Two teams in relegation territory must each find three points, and a draw is hardly better than a loss for either side

Everton FC v West Ham United - Premier League
SEPTEMBER 18: Idrissa Gueye and James Tarkowski of Everton with Michail Antonio and Lucas Paqueta of West Ham United in action during the Premier League match
Photo by Joe Prior/Visionhaus via Getty Images

Two teams in relegation territory—a draw almost feels like a loss—while a loss would feel like another big blow to David Moyes, Frank Lampard, and both sets of squads. A win, meanwhile, would be massive with how congested the bottom of the Premier League currently is.

As has been witnessed regarding Wolves, from this position, it takes but a victory or two before you have made your way substantially up the table. Both the Toffees and Hammers will be looking at their respective positions through that lens when the Blues take on the east Londoners in their neck of the woods.

Ahead of Saturday’s affair, we spoke to West Ham Till I Die writer Daniel Coker for his insights of the team at this point, a bit later in this campaign:

RBM: First off, it must be said that no one saw West Ham in this position at this point in the season when the season began; what are the feelings around the supporters, players, the practice ground and the pitch at this point in mid-January?

DC: Personally, I thought we’d dip to around mid-table (12thwas my pre-season prediction) as there was a lot of overhaul last summer – I don’t think Moyes is the type of manager who wants to bring in lots of players all at the same time unless he has to, and we did have to replace a lot of outgoing players last summer. However, I don’t think any of us thought we’d be in the position we currently are, although I do think we will get out of it.

I think the supporters are divided on where we should go next. Many point the finger at the manager, but there are a number of reasons why we are where we are and also plenty of reasons to be hopeful with only two points separating the bottom seven. We have a number of key players currently out of form – Soucek, Bowen and Antonio have not been producing what they have been in recent seasons but there is no lack of effort, just a lack of quality at times in the final third. Defensively, we’ve generally been as good as we have been in the last two years or so.

RBM: What can explain the remarkable turn that has seen West Ham go from a European competition contending side to one that is currently fighting for its Premier League life amongst the bottom-dwelling sides of this year?

DC: The large turnover of players, and integrating them all. The switch from being a counter-attacking side to one which has had to adapt as teams get wise to that and start to sit deeper. And the fact that, of the players we did sign, many do not improve our starting XI – Areola, Kehrer, Emerson and Downes are not significant upgrades on what we already had, whilst Aguerd and Cornet have spent a lot of the season out injured. Scamacca has shown great promise but has also suffered from niggly injuries and Paqueta is still adapting to the demands of the Premier League.

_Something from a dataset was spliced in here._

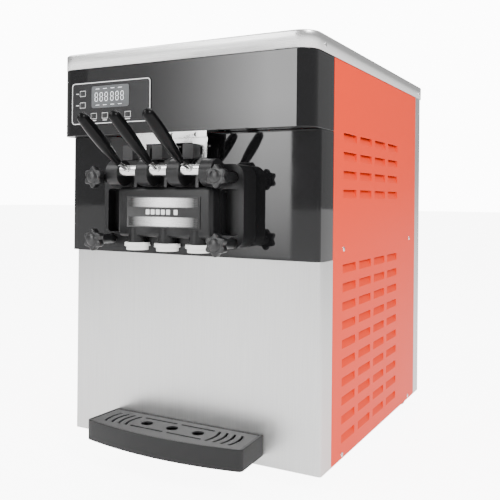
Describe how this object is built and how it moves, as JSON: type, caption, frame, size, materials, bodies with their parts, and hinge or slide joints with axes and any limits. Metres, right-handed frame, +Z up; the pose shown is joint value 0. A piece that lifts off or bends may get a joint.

I’d rather have seen us sign fewer players but significantly upgrade. The need for a possession-based central midfielder has been clear but we didn’t sign one – Moyes wanted Onana but he obviously went to Goodison. I wanted us to take a punt on Andreas Pereira from Man Utd – he’s now having a very decent season at Fulham and cost £2m less than Downes.

So the number of signings, and the quality of them, has affected us, along with too many players suffering dips in form and fine margins – we came close to picking up points at Anfield and Old Trafford, and VAR conned us out of one at Stamford Bridge. Hopefully the signing of Ings will help us in the final third and give the team a bit of confidence.

RBM: What does this side do well when it’s healthy and actually clicking on all cylinders under David Moyes, and why hasn’t it been able to do so too often this campaign?

DC: When we go ahead in games, we can play our counter-attacking game of the last couple of seasons. When we fall behind in games and teams can protect a lead, we struggle to break them down. We have four league wins this season and we scored the first goal in three of those. Set-piece success has also been key to our rise over the last couple of seasons, and the fact we’re not as effective from those now is contributing to our fall.

RBM: Having invested in the club across the last several transfer windows, what will the side do with Declan Rice and any other player who might be looking to jump ship this winter or summer? Will the team look to buy to sturdy themselves and risk exits later or will it be a mixed strategy of sales and purchases—if anything is done at all of course?

DC: I thought, after the expenditure of the summer, that we might make a couple of loan signings in this January window so have been pleasantly surprised to see Ings join on a permanent deal. Dawson is on his way out due to becoming unsettled and we’ve done well to keep him to a point where he won’t be able to help Wolves until February. I don’t see any more outgoings, unless we get another striker in and decide to offload Antonio, who hasn’t been the same player since he became distracted by his podcast. Perhaps a defender on loan may be added (Wan-Bissaka and Maguire have been mentioned from Man Utd). As for the summer, Declan will go and should depart with our best wishes after great service, whichever club he ends up at next. A replacement will be needed.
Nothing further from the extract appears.